Friday, 7 June 2024

Value, Price and Profit, Introduction - Part 2 of 7

In 1847, large amounts of money had gone into the speculative purchase of shares, but also into other illiquid assets such as land and property, as well as the purchase of commodities, by merchants, to be sold in distant, overseas markets. The initial spark to the crisis came not from an overproduction of capital or commodities, but an under production. A crop failure created a shortage of agricultural products, which, now, had to be imported from Europe, and were paid for with gold from the Bank of England.

That should have presented no problem given Britain's large trade surpluses, and gold reserves. However, in 1844, the government had passed The Bank Charter Act, whose principles were based on the false monetary theories of Ricardo, as described by Marx in A Contribution To The Critique of Political Economy. Ricardo confused gold as commodity, with gold as money, and also confused money with currency/money tokens/standard of prices.

Ricardo failed to understand that money, like capital, is not a thing, but a social relation. It is the universal equivalent form of the value of commodities. Ricardo saw all gold as money, and, consequently, the more gold a country had (or silver where it was the money commodity) the more money it had. But, as Marx sets out, no matter how much gold a country has, because money is only that amount of it that is the equivalent of the value of commodities to be circulated, whether a country has a large or small quantity of actual gold is irrelevant. In fact, in the role of this universal equivalent, of indirectly measuring the value of commodities, no physical gold is required at all. The measurement is made only in relation to ideal or imaginary gold.

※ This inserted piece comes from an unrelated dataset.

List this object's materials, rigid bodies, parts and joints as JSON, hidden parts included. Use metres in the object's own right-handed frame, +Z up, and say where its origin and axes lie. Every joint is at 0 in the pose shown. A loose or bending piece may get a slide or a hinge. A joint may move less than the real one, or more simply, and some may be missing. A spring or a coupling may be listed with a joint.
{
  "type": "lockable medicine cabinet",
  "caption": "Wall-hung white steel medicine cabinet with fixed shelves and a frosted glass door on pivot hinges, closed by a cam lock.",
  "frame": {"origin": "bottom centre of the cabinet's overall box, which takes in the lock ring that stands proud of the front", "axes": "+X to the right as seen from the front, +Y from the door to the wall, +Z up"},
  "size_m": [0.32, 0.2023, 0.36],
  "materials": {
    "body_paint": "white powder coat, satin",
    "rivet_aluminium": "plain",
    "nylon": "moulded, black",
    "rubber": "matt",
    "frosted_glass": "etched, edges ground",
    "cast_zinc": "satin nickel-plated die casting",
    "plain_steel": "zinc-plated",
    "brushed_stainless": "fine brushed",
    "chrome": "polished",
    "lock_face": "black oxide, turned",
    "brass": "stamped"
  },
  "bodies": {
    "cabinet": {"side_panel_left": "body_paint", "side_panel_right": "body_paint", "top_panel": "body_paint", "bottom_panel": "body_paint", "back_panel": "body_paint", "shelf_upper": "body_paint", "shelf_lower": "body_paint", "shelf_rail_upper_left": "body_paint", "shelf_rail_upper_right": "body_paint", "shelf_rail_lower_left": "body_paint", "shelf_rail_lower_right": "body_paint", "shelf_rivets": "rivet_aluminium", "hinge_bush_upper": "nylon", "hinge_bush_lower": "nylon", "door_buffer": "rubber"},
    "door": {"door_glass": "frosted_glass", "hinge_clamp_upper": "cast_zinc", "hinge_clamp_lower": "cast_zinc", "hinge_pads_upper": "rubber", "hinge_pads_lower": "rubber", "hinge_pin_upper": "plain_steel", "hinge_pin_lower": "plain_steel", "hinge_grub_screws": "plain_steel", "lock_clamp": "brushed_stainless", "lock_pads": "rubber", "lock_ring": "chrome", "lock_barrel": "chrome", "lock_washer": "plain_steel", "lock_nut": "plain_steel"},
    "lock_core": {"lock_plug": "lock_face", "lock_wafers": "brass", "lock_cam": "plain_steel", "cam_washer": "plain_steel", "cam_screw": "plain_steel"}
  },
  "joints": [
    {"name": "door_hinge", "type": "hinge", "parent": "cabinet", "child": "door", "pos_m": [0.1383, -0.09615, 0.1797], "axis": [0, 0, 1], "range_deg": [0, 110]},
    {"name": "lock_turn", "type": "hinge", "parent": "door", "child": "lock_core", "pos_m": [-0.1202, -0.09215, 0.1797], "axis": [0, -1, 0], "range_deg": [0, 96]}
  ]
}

Ricardo considered all gold to be money, and, thereby, as David Hume had set out, in his Quantity Theory of Money, the physical total of commodities is measured by the total quantity of gold/money. The greater the proportion of the latter to the former the higher the level of prices. This, of course, required Ricardo to, logically, abandon his Labour Theory of Value, which determined the value of commodities, including gold, by the labour-time required for their production.

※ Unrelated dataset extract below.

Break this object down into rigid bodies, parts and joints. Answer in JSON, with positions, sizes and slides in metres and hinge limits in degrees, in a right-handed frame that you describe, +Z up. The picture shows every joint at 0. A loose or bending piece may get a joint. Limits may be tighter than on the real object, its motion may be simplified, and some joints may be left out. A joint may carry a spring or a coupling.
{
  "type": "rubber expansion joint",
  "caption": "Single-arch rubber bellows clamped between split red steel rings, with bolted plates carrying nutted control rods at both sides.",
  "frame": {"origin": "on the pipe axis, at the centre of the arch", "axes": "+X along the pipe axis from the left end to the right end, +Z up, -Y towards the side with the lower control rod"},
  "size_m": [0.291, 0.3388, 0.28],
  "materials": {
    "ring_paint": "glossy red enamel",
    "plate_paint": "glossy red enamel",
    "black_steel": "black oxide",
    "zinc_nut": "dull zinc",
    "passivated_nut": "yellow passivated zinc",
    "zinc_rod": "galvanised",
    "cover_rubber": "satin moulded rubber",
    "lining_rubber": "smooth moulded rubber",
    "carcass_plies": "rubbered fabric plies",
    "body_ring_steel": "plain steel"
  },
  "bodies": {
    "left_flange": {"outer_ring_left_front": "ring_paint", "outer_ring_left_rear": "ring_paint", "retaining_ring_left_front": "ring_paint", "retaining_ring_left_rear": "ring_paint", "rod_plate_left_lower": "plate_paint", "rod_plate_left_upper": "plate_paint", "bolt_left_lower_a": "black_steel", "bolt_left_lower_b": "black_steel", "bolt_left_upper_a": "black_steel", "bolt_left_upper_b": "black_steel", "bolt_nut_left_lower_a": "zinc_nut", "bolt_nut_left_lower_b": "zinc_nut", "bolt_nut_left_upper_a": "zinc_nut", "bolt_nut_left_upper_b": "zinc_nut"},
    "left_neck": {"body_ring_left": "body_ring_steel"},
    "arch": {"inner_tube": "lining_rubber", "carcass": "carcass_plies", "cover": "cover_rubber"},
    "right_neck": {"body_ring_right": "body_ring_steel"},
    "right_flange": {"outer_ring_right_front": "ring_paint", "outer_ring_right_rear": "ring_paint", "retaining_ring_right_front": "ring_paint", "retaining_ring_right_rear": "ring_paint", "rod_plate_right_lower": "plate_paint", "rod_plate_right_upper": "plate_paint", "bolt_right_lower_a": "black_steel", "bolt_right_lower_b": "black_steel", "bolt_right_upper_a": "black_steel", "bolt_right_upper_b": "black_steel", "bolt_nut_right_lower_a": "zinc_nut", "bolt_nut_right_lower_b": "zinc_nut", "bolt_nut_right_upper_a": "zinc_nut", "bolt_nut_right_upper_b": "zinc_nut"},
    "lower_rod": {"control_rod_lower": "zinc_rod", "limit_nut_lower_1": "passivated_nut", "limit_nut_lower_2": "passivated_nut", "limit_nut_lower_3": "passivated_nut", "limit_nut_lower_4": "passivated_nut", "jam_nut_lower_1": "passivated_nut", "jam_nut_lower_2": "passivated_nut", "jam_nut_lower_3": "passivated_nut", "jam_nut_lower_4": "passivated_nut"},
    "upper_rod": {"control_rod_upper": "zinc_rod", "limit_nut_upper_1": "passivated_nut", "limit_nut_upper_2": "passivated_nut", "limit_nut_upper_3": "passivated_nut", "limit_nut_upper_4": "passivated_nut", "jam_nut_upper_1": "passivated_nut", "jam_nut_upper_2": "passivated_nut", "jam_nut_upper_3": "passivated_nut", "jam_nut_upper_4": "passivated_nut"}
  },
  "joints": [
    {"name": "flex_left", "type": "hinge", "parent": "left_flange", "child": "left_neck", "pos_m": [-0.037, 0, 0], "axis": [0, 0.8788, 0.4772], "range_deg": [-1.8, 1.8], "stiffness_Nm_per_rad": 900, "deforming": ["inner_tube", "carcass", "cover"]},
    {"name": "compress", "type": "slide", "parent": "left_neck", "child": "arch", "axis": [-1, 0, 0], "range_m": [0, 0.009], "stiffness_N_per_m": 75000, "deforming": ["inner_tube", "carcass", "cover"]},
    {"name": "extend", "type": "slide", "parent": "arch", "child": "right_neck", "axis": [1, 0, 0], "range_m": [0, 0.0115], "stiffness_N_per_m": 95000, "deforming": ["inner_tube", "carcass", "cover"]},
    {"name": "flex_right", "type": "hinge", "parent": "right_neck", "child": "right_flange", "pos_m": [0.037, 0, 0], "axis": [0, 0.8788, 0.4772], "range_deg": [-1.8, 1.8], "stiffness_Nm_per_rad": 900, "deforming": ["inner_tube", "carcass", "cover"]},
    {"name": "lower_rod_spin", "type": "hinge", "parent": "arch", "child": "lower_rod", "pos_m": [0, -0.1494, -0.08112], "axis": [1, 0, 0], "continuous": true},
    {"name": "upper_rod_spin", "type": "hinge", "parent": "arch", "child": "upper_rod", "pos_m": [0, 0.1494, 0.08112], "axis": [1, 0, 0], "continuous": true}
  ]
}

Had Ricardo applied that theory, as Marx sets out, it would have been obvious to him that not all gold constitutes money, and so the Quantity Theory was nonsense. If the value of all other commodities is equal to 1 million hours of labour, and a gram of gold has a value of 100 hours of labour, then, its clear that only 10,000 grams of gold constitute money, i.e. represent an equal amount of social labour-time, no matter whether the country has 1 million grams, or only 100 grams of gold.

Ricardo, on the basis of his false theory, believed that, if the country had an excess of gold, commodity prices would rise. In consequence, commodities would be imported and gold exported, to pay for them, restoring prices, and vice versa. So, when, in 1847, the crop failure caused an import of agricultural products, and outflow of gold, the Bank Act required the Bank of England to also reduce the bank notes in circulation that acted as tokens for this gold. The consequence was that the amount of currency in circulation was reduced. Firms began to hoard cash and to demand cash payments, reducing or stopping commercial credit between themselves, which, of itself, caused a sharp slowdown in economic activity.

Firms, in need of cash, began to discount bills of exchange in their possession for cash, which meant the merchant banks and discount houses had to borrow more from the Bank of England, pushing up market rates of interest. A credit crunch, like that of 2008, ensued. Large numbers of speculators who needed cash to meet calls on their stock purchases did not have it, and could not borrow it. Stock prices crashed.

Yet, as Marx and Engels describe, the economic crisis that ensued was a consequence of this financial crisis that had been caused by the Bank Act, and the false theory that lay behind it. That was shown by the fact that, when parliament suspended the Bank Act, that was enough to stop the hoarding of cash, which flowed into circulation, the credit crunch ended, the circulation of commodities resumed at a pace, and the uptrend, began in 1843, proceeded to run until around 1865.